Cl0p maintains its pure exfiltration model without ransomware deployment, exploiting zero-day vulnerabilities in managed file transfer solutions. In August 2025, exploitation of CVE-2025-6182 in Oracle E-Business Suite enabled the exfiltration of data from hundreds of companies worldwide.

3.2.2 State-Sponsored Actors

Russian-attributed MOAs remain most active on espionage and sabotage. APT28 (GRU) continues phishing campaigns exploiting legitimate cloud services (Koofr, Icedrive, Filen.io) and the Clickfix technique. Turla (FSB, 16th Center) targets Moscow-based embassies via Adversary-in-the-Middle attacks exploiting the SORM system. Callisto (FSB) targets NGOs, journalists, and Russia-focused researchers. Sandworm (GRU/APT44) continues its destructive campaigns in Ukraine (wipers) and extends its BadPilot campaign to Europe, Central Asia, and the Middle East.

Chinese-attributed MOAs are broadening their victimology. Salt Typhoon compromised the U.S. federal military network between March and December 2024, extending targeting to twelve sectors in the United States and to French entities. APT31 was formally attributed by the Czech Republic to a critical infrastructure attack. UNC5221 (sub-cluster of APT27/UNC5174/Houken) exploits Ivanti zero-day vulnerabilities (CVE-2024-8190, CVE-2024-8963, CVE-2024-9380) to compromise French government, telecom, media, and finance entities. RedDelta (Mustang Panda) conducts a campaign against European diplomatic entities, including France, in September 2025.

State-criminal convergence manifests notably in the use of RaaS strains by nation-state MOAs: Moonstone Sleet (North Korea) deploys Qilin in a limited number of attacks; Chinese-attributed operators use NailaoLocker and RA World alongside traditional espionage tools (PlugX, ShadowPad).

3.3 Underlying Economic Model

The cybercriminal ecosystem operates as a specialized services marketplace: RaaS operators provide infrastructure and ransomware; IABs sell initial access; distribution clusters handle propagation; negotiators manage ransom demands; and laundering services convert cryptoassets.
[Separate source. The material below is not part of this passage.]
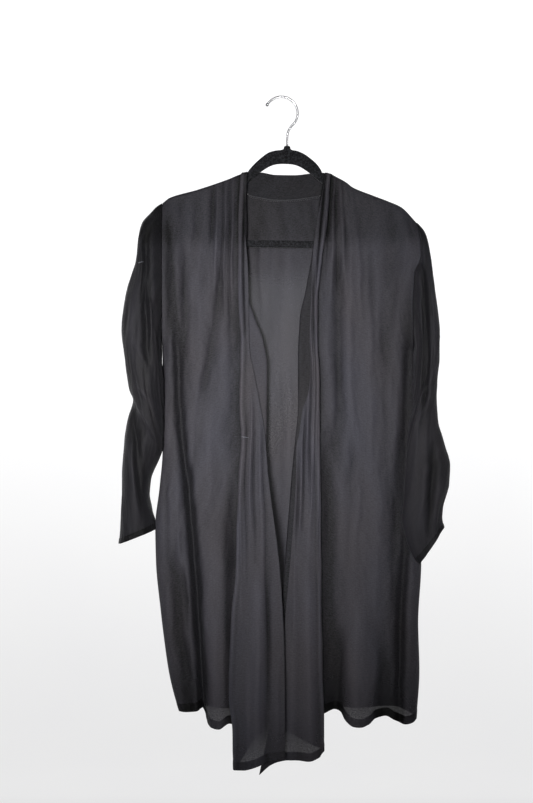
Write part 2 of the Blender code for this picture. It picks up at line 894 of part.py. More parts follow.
def build_hook(collection, cutters, material):
    """The hook: a wire arc and stem, joined with a ball at its tip."""
    angles = np.radians(np.linspace(HOOK_TIP_ANGLE, HOOK_LAST_ANGLE, HOOK_STEPS))
    centre_z = WIRE / 2 - HOOK_RADIUS
    arc_x = HOOK_CENTRE_X + HOOK_RADIUS * np.cos(angles)
    arc_z = centre_z + HOOK_RADIUS * np.sin(angles)
    points = [(x, 0, z) for x, z in zip(arc_x, arc_z)]
    points += [(x, 0, -drop) for x, drop in HOOK_STEM]
    curve = bpy.data.curves.new("hook", "CURVE")
    curve.dimensions = "3D"
    curve.bevel_depth = WIRE / 2 * MM
    curve.bevel_resolution = 2
    curve.use_fill_caps = True
    add_spline(curve, points, closed=False)
    wire = bpy.data.objects.new("hook", curve)
    collection.objects.link(wire)
    hook = mesh_of_curve(wire, material)
    bpy.ops.mesh.primitive_uv_sphere_add(
        segments=12, ring_count=8, radius=TIP_BALL / 2 * MM, location=np.array(points[0]) * MM
    )
    ball = bpy.context.object
    ball.name = "hook_tip_ball"
    ball.hide_render = True
    for owner in list(ball.users_collection):
        owner.objects.unlink(ball)
    cutters.objects.link(ball)
    join = hook.modifiers.new("tip_ball", "BOOLEAN")
    join.operation = "UNION"
    join.object = ball


def main():
    """Builds every piece of the coat and its hanger."""
    for old in list(bpy.data.objects):
        bpy.data.objects.remove(old, do_unlink=True)
    scene = bpy.context.scene
    coat = bpy.data.collections.new("kimono_coat_on_hanger")
    cutters = bpy.data.collections.new("cutters")
    for collection in (coat, cutters):
        scene.collection.children.link(collection)
    cloth = principled("black_viscose", (0.018, 0.018, 0.02), 0.72)
    velvet = principled("black_velvet", (0.006, 0.006, 0.007), 0.95)
    steel = principled("polished_steel", (0.62, 0.62, 0.64), 0.22, 1.0)

    cloth_object("front_right", front_points(RIGHT_FRONT), coat, cloth, 2, flip=True)
    cloth_object("front_left", front_points(LEFT_FRONT), coat, cloth, 2)
    cloth_object("back", back_points(), coat, cloth, 2)
    cloth_object("neck_band", band_points(), coat, cloth, 0)
    cloth_object("sleeve_right", sleeve_points(RIGHT_SLEEVE), coat, cloth, 2, closed=True)
    cloth_object("sleeve_left", sleeve_points(LEFT_SLEEVE), coat, cloth, 2, closed=True, flip=True)

    build_hanger(coat, velvet)
    build_hook(coat, cutters, steel)


if __name__ == "__main__":
    main()
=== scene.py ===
"""Looks of a long black kimono coat with a cascading front, on a slim velvet-covered hanger.

The coat faces -Y, and right and left are the wearer's. The tables are in millimetres, and a
height is given as a drop: the distance below the top of the hook's arc. Every cloth piece is a
grid of points worked out from two parameters, in the space that its CAD solid holds.
"""

import logging
import math
from collections.abc import Sequence
from dataclasses import dataclass
from enum import Enum
from typing import NamedTuple

import bpy
import numpy as np
from numpy.typing import NDArray
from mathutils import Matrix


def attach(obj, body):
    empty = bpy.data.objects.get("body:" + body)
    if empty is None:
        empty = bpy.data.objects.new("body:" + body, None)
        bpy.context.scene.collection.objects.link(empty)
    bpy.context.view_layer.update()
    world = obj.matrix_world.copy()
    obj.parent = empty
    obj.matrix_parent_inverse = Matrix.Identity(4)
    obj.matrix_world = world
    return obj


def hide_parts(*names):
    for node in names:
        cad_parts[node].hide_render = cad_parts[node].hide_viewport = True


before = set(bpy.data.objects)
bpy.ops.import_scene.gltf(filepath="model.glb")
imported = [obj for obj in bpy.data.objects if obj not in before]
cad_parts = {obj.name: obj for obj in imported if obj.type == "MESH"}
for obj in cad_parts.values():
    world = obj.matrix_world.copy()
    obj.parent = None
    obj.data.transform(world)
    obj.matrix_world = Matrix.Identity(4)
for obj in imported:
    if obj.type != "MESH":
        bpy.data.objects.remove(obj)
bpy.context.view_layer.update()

Array = NDArray[np.float64]
Colour = tuple[float, float, float]
log = logging.getLogger("kimono_coat")

MM = 0.001
UV_SPAN = 1.4

# Cloth thickness, and the hem that is folded up once more
CLOTH_WALL = 0.9
HEM_WALL = 1.9
HEM_DEPTH = 14.0
STITCH_UP = 12.0

# How the panels turn at the side seam, over the hanger and round the armhole
SEAM_HALF = 0.65
SEAM_GAP = 0.65
ARMHOLE_GAP = 1.0
SIDE_TURN = 28.0
SHOULDER_TURN = 5.0
ARM_DEPTH = 20.0
ARM_REACH = 60.0
UNDERARM_GAP = 1.6
UNDERARM_FROM = 0.75
FIT_ROWS = 4
PRESS_ROWS = 3

# The drapes lie in three layers. The turns between them grow from neck to hem.
TURN_AT_NECK = 2.1
TURN_AT_HEM = 2.7
NECK_DROP = 125.0
LONGEST_DROP = 1119.0

# The right drape is lifted over the left one below a drop, on the inner side of a line
LIFT_FROM = 560.0
LIFT_OVER = 200.0
LIFT_EDGE = -110.0
LIFT_WIDTH = 30.0

# The neck band leans back at its top
BAND_LEAN = 1.5

# Painted shade: the cloth over the hanger is painted darker and lets less light through.
# Light comes through the back below it and above the hems.
TOP_SHADE_DROP = 222.0
TOP_SHADE_FADE = 34.0
TOP_SHADE_MARK = 0.85
BACK_TOP_SHADE = 0.3
SHEER_FADE = 72.0
BACK_SHEER_DROP = 236
BACK_SHEER_FADE = 90
BACK_DIM_FROM = 400
BACK_DIM_OVER = 330

# Painted shade and light at the drapes' fold edges: a dark contact line that widens down
# the coat, a painted highlight on the edge and painted shade in a hollow further in
CONTACT_WIDTH = 7.0
CONTACT_FROM = 450
CONTACT_OVER = 400
CONTACT_GROWTH = 1.2
CONTACT_POWER = 1.2
EDGE_LIGHT = 1.4
EDGE_IN = 2.2
EDGE_WIDTH = 1.8
HOLLOW_DARK = 0.6
HOLLOW_IN = 8
HOLLOW_WIDTH = 2.6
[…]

This division of labor increases operational efficiency and complicates judicial attribution.

The average lifespan of a RaaS group is estimated at 262 days (2023 data). Persistent affiliates deploy multiple strains successively: EvilCorp transitioned from LockBit (2022) to RansomHub (July 2024-early 2025). This rotation complicates tracking via technical markers and requires an affiliate identification approach based on discriminating TTPs rather than strain-specific indicators.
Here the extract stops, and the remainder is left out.